At 1:03 AM -0800 1/29/01, Brahim Mouhdi wrote:
>Hello all,
>
>I'm writing a C-program that is called Blacklist, It's purpose is to
>accept a string (unicode) and extract words from it, then hash the
>found words according to a hashing algorythm and see if the word is in
>blacklist hashtable.
>
>This is all very straightforward, but the problem is the extracting of
>wordsfrom this string. How do i determine what a word is in Japanese or
>Korean or whatever other language? { a space ? }

No. Chinese and Japanese almost never have spaces between words, and
they are not required in Korean.

In Devanagari and related scripts a consonant at the end of a word
can join with a vowel at the beginning of the next word in a single
symbol, so you can't just divide the string into segments. There are
other complications in other writing systems.

The problem is not trivial in Latin alphabet writing, either.
Hyphenated expressions can be quasi-unified words where one or more
components is not a separate word, or ad-hoc, even one-time-only
phrases.
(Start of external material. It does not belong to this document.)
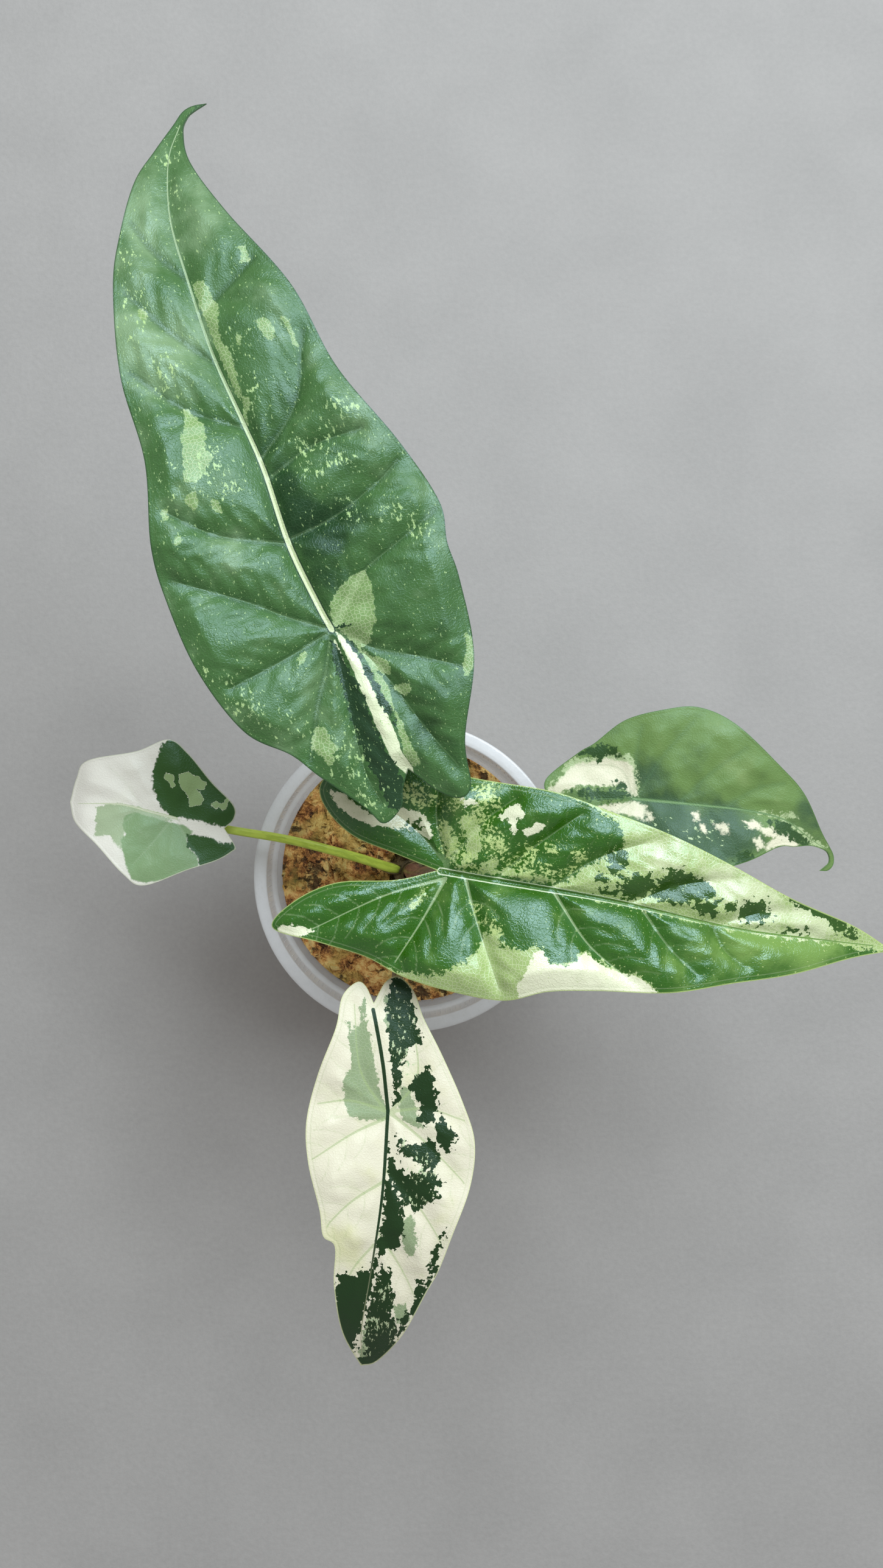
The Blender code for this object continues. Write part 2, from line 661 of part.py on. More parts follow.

The definition of words in a language is also changing.
"Cannot" is currently one word, but used to be two. "An adder" used
to be "a nadder".

>I think somebody must have had this problem and solved it, or maybe my
>approach to the problem is wrong.

Yes, we have had it for a long time; no, nobody has solved it
entirely; and yes, this approach is wrong. Breaking a string into
words may require a thorough understanding of the vocabulary and
grammar of the language, and even that may not be enough.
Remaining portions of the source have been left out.